Allow me to give you a tour!

This thing is 3 feet wide, 1 foot deep, and 18 inches tall at its highest point. It used 2.5 batches of gingerbread and 3.5 batches of royal icing, as well as Dots, Chewy Sweet Tarts, candy canes, peppermint sticks, Red Hots, pull-and-peel holiday Twizzlers, Fruit Roll-ups, Sixlets, Andes mints, chocolate coins, chocolate sprinkles, Rollos, Christmas light bulb gumballs, Life Savers, Tootsie Rolls, Starbursts, candy eyeballs, shredded wheat cereal, and Jelly Bellys.
The chickens were made from 10 Tootsie Rolls, heated briefly in the microwave, molded to shape, and put in the fridge to set. Starbursts made the comb/wattle and beak.
The chicken headed up the ramp, and the chicken on the roost inside were firmed up on top of a piece of candy cane, so they’d have a slot underneath to help hold them in place. Bits of Twizzler strung across the run support a Fruit Roll-Up tarp roof.
The nest boxes, Jelly Belly eggs on one side, a chicken on the other, its rear end authentically pointed towards the door.
Here’s the back side of the coop, the side that would be up against the house or fence if it was the real coop. The ventilation door on this side has a “rope” attached to it, just like the real coop does, to allow the vent door to be pulled open from the front of the coop. (The corresponding ventilation door on the front of the coop, which is easier to reach, just gets propped open with a stick (candy cane).
On the roof of the coop: the (white) ventilation door rope, the (red) “extension cord” that powers a water heater and heater panel inside the coop (only needed in the winter), and an Andes mint “solar panel” and (green) cord that powers . . .
. . . a small light bulb (yellow Christmas light gum ball). (Note the drip loop in the cords, to prevent rain/snow from running down the cord into the coop.) I decided not to make the large coop access door in gingerbread – too big and too tricky to hang. (The hinges would be on the left.) I left the run door off underneath, too, the better to see inside.
Underneath the coop – a food dispenser and a water dispenser. A half a lifesaver worked really well to secure the items to the ceiling. (The Twizzler “rope” alone kept threatening to pull out of the icing.)
Inside the coop: a candy cane perch next to a radiant heater panel (Andes mints) powered via extension cord hookup to the house, as well as a heated water dispenser (far left side of the photo). On the far right of the photo is some “white rope” that goes up to a Life Saver “pulley” just out of the frame, which connects to . . .
. . . another Life Saver “pulley” and the chicken door to the coop, which can be lowered closed at night in the winter to help keep the chickens warmer.
Just as in the real coop, the surface underneath this main roost is smooth. This smoothness makes it easier to clean out the accumulated droppings. I decided not to model the chicken droppings in the gingerbread coop. You’re welcome.
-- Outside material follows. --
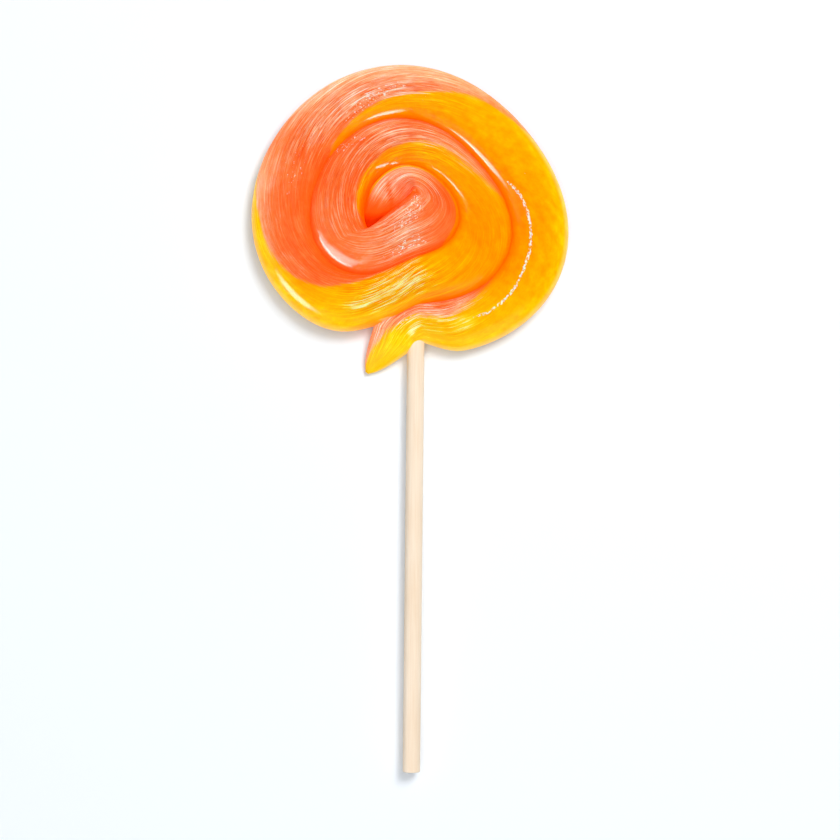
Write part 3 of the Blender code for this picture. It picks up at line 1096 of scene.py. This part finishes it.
@dataclass(frozen=True)
class SugarFinish:
    """Glossy boiled sugar in two colours, with threads along the strands and painted light and
    shade.
    """

    # Coral and amber run from deep to pale, partly the sugar's own tone and partly painted light
    # and shade; the top stop is a painted sheen.
    tone_stops: Row = (0.0, 0.33, 0.66, 0.82, 1.0)
    coral: tuple[tuple, ...] = (
        rgba(0.95, 0.115, 0.010), rgba(0.97, 0.215, 0.055), rgba(0.98, 0.47, 0.26),
        rgba(1.0, 0.58, 0.38), rgba(1.0, 0.85, 0.72),
    )
    amber: tuple[tuple, ...] = (
        rgba(0.98, 0.24, 0.0), rgba(1.0, 0.385, 0.0), rgba(1.0, 0.60, 0.002), rgba(1.0, 0.70, 0.03),
        rgba(1.0, 0.95, 0.48),
    )
    crease_shade_amber: tuple = rgba(0.99, 0.17, 0.0)
    crease_shade_coral: tuple = rgba(0.97, 0.10, 0.006)
    pocket: tuple = rgba(0.55, 0.028, 0.0)
    painted_rim_light: tuple = rgba(1.0, 0.62, 0.25)
    painted_glint_colour: tuple = rgba(1.0, 0.95, 0.85)
    groove_shade_coral: tuple = rgba(0.84, 0.33, 0.17)
    groove_shade_amber: tuple = rgba(0.97, 0.58, 0.25)
    core_crease_shade: tuple = rgba(0.97, 0.085, 0.0)
    threads: Grain = Grain((0.03, 1.0, 1.0), 3.2, 3.0, 0.7)
    fine: Grain = Grain((0.03, 1.0, 1.0), 7.04, 2.0, 0.7)
    cloud: Grain = Grain((0.5, 1.0, 1.0), 0.16, 2.0, 0.5)
    mottle: Grain = Grain((0.7, 1.0, 1.0), 0.55, 3.0, 0.65)
    grit: Grain = Grain((0.5, 1.0, 1.0), 2.8, 2.0, 0.6)
    boundary: float = 0.35
    fray: float = 3.0
    blotch: float = 0.7
    streak_gains: Triple = (0.9, 3.0, 2.6)
    silk_power: float = 1.3
    cloud_gain: float = 0.2
    mottle_gain: float = 1.1
    tone_span: float = 1.5
    crease_shade_curve: Pair = (1.5, 0.85)
    core_shade_curve: Pair = (6.0, 0.8)
    groove_shade_width: float = 0.05
    groove_shade_share: float = 0.9
    pocket_shade_light: Pair = (0.0, -0.45)
    rim_shares: Pair = (0.4, 0.3)
    painted_glint_gain: float = 0.3
    painted_glint_range: Pair = (0.37, 0.43)
    bead_curve: Pair = (5.0, 0.75)
    bead_range: Pair = (0.45, 0.8)
    painted_glint_share: float = 0.85
    glow_gains: Pair = (0.7, 0.05)
    rough_curve: Pair = (0.6, 0.8)
    roughness: Pair = (0.07, 0.24)
    thread_relief: float = 0.8
    relief: Pair = (0.00025, 0.8)
    coat_gains: Triple = (0.9, 0.2, 0.015)
    depth: float = 0.0028
    painted_glow: float = 0.5

    def material(self) -> bpy.types.Material:
        """Makes the material.

        Returns:
            The material.
        """
        graph = Graph("pulled_sugar")
        fibre = graph.attribute("fibre", "Vector")
        strand, silk, thread, light, seam = map(
            graph.attribute, ("strand", "silk", "thread", "light", "seam")
        )
        wet, sparkle, crease, rim, flank = map(
            graph.attribute, ("wet", "sparkle", "crease", "rim", "flank")
        )
        grains = (self.threads, self.fine, self.cloud, self.mottle, self.grit)
        threads, fine, cloud, mottle, grit = (grain.over(fibre) - 0.5 for grain in grains)
        apart = strand + threads * self.fray + mottle * self.blotch
        strand = graph.ramp(apart, -self.boundary, self.boundary)
        # Streaks: the sugar's own streaky tone, with painted light on the ridges and painted shade
        # between them.
        ridge, coarse, thin = self.streak_gains
        streak_tone_and_ridge_light = (thread * ridge + threads * coarse + fine * thin) * silk**self.silk_power
        mottle = mottle * (self.mottle_gain - silk * self.mottle_gain)
        # The tone sums the painted light and shade, the streaks and the sugar's own cloud and
        # mottle.
        tone = (light + streak_tone_and_ridge_light + cloud * self.cloud_gain + mottle) / self.tone_span
        coral, amber = (graph.stops(tone, self.tone_stops, row) for row in (self.coral, self.amber))
        # Painted shade in the creases and the core's pocket: a deeper, redder orange.
        crease_shade = graph.mix(strand, self.crease_shade_amber, self.crease_shade_coral)
        (power, share), (core_power, core_share) = self.crease_shade_curve, self.core_shade_curve
        colour = graph.mix(crease**power * share, graph.mix(strand, amber, coral), crease_shade)
        colour = graph.mix(crease**core_power * core_share, colour, self.core_crease_shade)
        # Painted shade in thin dark lines along the threads.
        groove_shade = (1 - graph.ramp(abs(threads), 0.0, self.groove_shade_width)) * silk * self.groove_shade_share
        line = graph.mix(strand, self.groove_shade_amber, self.groove_shade_coral)
        colour = colour * graph.mix(groove_shade, rgba(1, 1, 1), line)
        # Painted shade in the pocket: where the light values fall below 0, the colour goes dark
        # red.
        pocket_shade_share = graph.ramp(light, *self.pocket_shade_light)
        colour = graph.mix(pocket_shade_share, colour, self.pocket)
        # Painted light on the outline, where light comes through the thin edge: paler, more on
        # amber than on coral.
        on_amber, less_on_coral = self.rim_shares
        colour = graph.mix(rim * (on_amber - strand * less_on_coral), colour, self.painted_rim_light)
        # Painted glints: pale specks along the fibres in the glint zones and on the seam's beads,
        # which also get a bump and more coat.
        painted_glints = graph.ramp(grit + sparkle * self.painted_glint_gain, *self.painted_glint_range)
        gritty, even = self.bead_curve
        beads = graph.ramp(seam * (grit * gritty + even), *self.bead_range)
        painted_glints_and_beads = graph.ramp(painted_glints + beads, 0.0, 1.0)
        colour = graph.mix(painted_glints_and_beads * self.painted_glint_share, colour, self.painted_glint_colour)
        # Painted glow: emission stands in for light that comes out through the sugar, on the steep
        # skin and the ends, and none in the pocket's painted shade.
        steep, level = self.glow_gains
        painted_glow = (flank * steep + level) * (1 - pocket_shade_share)
        middle, full = self.rough_curve
        wet_coat, bright_coat, thin_coat = self.coat_gains
        relief = (fine + threads * self.thread_relief) * silk + painted_glints_and_beads
        return graph.principled(
            {
                "Base Color": colour,
                "Roughness": graph.ramp(silk * (middle + fine), 0.0, full, *self.roughness),
                "Normal": graph.bump(relief, *self.relief),
                "Subsurface Weight": 0.6,
                "Subsurface Radius": (1.0, 0.45, 0.1),
                "Subsurface Scale": self.depth,
                "Specular IOR Level": 0.02,
                "Coat Weight": wet * wet_coat + painted_glints_and_beads * bright_coat + thin_coat,
                "Coat IOR": 2.0,
                "Coat Roughness": 0.06,
                "Emission Color": colour * painted_glow,
                "Emission Strength": self.painted_glow,
            }
        )


@dataclass(frozen=True)
class BirchFinish:
    """Plain pale wood with a fine straight grain."""

    light: tuple = rgba(0.93, 0.76, 0.58)
    dark: tuple = rgba(0.87, 0.66, 0.46)
    grain: Grain = Grain((1.0, 0.03, 1.0), 2600.0, 4.0, 0.6)
    blotch: Grain = Grain((1.0, 0.3, 1.0), 180.0, 2.0, 0.5)
    shares: Pair = (0.6, 0.4)
    tone_range: Pair = (0.3, 0.7)
    roughness: float = 0.55
    relief: Pair = (0.00005, 0.5)

    def material(self) -> bpy.types.Material:
        """Makes the material.

        Returns:
            The material.
        """
        graph = Graph("birch")
        place = graph.output("ShaderNodeTexCoord", {}, {}, "Object")
        grain = self.grain.over(place)
        tone = grain * self.shares[0] + self.blotch.over(place) * self.shares[1]
        return graph.principled(
            {
                "Base Color": graph.mix(graph.ramp(tone, *self.tone_range), self.dark, self.light),
                "Roughness": self.roughness,
                "Normal": graph.bump(grain, *self.relief),
            }
        )


class Use(Enum):
    """What a softbox is for."""

    LIGHT = "light the scene, unseen in reflections"
    SHINE = "show in reflections only"


@dataclass(frozen=True)
class Softbox:
    """A rectangular light aimed at the middle of the head."""

    name: str
    use: Use
    azimuth: float
    height: float
    distance: float
    width: float
    depth: float
    power: float

    def build(self) -> None:
        """Builds the light."""
        lamp = bpy.data.lights.new(self.name, "AREA")
        lamp.shape = "RECTANGLE"
        lamp.size = self.width
        lamp.size_y = self.depth
        lamp.energy = self.power
        box = bpy.data.objects.new(self.name, lamp)
        turn, up = math.radians(self.azimuth), math.radians(self.height)
        away = Vector((math.cos(turn) * math.cos(up), math.sin(turn) * math.cos(up), math.sin(up)))
        box.location = away * self.distance
        box.rotation_euler = away.to_track_quat("Z", "Y").to_euler()
        box.visible_glossy = self.use is Use.SHINE
        box.visible_diffuse = self.use is Use.LIGHT
        box.visible_transmission = self.use is Use.LIGHT
        bpy.context.scene.collection.objects.link(box)


@dataclass
class Studio:
    """A plain white table, soft lights and the camera over it."""

    view_width: float = 0.216
    view_centre: Pair = (0.00283, -0.0540)
    focus_height: float = 0.004
    lens: float = 100.0
    sensor: float = 36.0
    floor_size: float = 4.0
    floor_roughness: float = 0.8
    floor_colour: tuple = rgba(0.895, 0.93, 0.97)
    sky_colour: tuple = rgba(0.75, 0.88, 1.0)
    sky_strength: float = 0.2
    softboxes: tuple[Softbox, ...] = (
        Softbox("key", Use.LIGHT, 50.0, 60.0, 0.9, 0.36, 0.36, 5.2),
        Softbox("fill", Use.LIGHT, 90.0, 88.0, 1.2, 1.2, 1.2, 6.9),
        Softbox("back", Use.LIGHT, 262.0, 50.0, 0.9, 0.4, 0.4, 0.8),
        Softbox("near", Use.SHINE, 290.0, 28.0, 0.7, 0.5, 0.6, 4.8),
        Softbox("west", Use.SHINE, 220.0, 36.0, 0.7, 0.85, 0.5, 6.0),
        Softbox("low", Use.SHINE, 225.0, 12.0, 0.7, 0.78, 0.28, 3.6),
    )

    def build(self) -> None:
        """Builds the floor, lights, sky and camera."""
        self.floor()
        self.sky()
        for softbox in self.softboxes:
            softbox.build()
        self.camera()

    def floor(self) -> None:
        """A plain white surface under the lollipop."""
        bpy.ops.mesh.primitive_plane_add(size=self.floor_size)
        floor = bpy.context.object
        floor.name = "floor"
        finish = {"Base Color": self.floor_colour, "Roughness": self.floor_roughness}
        floor.data.materials.append(Graph("table").principled(finish))

    def sky(self) -> None:
        """Even, slightly cool light from all round."""
        world = bpy.data.worlds.new("studio")
        world.use_nodes = True
        background = world.node_tree.nodes["Background"]
        background.inputs["Color"].default_value = self.sky_colour
        background.inputs["Strength"].default_value = self.sky_strength
        bpy.context.scene.world = world

    def camera(self) -> None:
        """The camera, straight above the lollipop."""
        camera = bpy.data.objects.new("camera", bpy.data.cameras.new("camera"))
        camera.data.lens = self.lens
        camera.data.sensor_width = self.sensor
        height = self.view_width * self.lens / self.sensor
        camera.location = (*self.view_centre, self.focus_height + height)
        bpy.context.scene.collection.objects.link(camera)
        bpy.context.scene.camera = camera
        bpy.context.scene.view_settings.view_transform = "Standard"


def main() -> None:
    """Builds the lollipop and the studio round it."""
    logging.basicConfig(level=logging.INFO, format="%(name)s: %(message)s")
    candy = Candy().build()
    log.info("%s: %d faces", candy.name, len(candy.data.polygons))
    candy.data.materials.append(SugarFinish().material())
    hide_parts(Body.CANDY.value)
    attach(candy, Body.ROOT.value)
    stick = Stick().build()
    log.info("%s: %d faces", stick.name, len(stick.data.polygons))
    stick.data.materials.append(BirchFinish().material())
    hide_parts(Body.STICK.value)
    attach(stick, Body.ROOT.value)
    studio = Studio()
    studio.build()
    log.info("studio: %d softboxes", len(studio.softboxes))


if __name__ == "__main__":
    main()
So that’s it. That’s the full tour.

I’m writing this post four days after the coop construction was completed. Some of the Dots are starting to fall off the structure. The tarp roof is sagging and starting to pull on the walls of the run and bow them inward. Time to start eating this thing!

Anybody want some gingerbread?? I’m more than happy to share!!

PS – every bit of this gingerbread chicken coop is edible, with the exception of the cardboard/foil base. It’s a rule I work under – everything must be edible! I get scornful when I get excited about a really cool gingerbread structure, only to learn that it’s “not edible” because it was assembled with glue. Glue?? Why would you do that, when edible royal icing holds so firmly?

Copyright 2020 by Katie Bradshaw

2 thoughts on “2020 gingerbread insanity

  1. Magdalena Vinson says:

    This is, by far, one of the coolest gingerbread structures I’ve ever seen. I love your little chickens – they are such fun.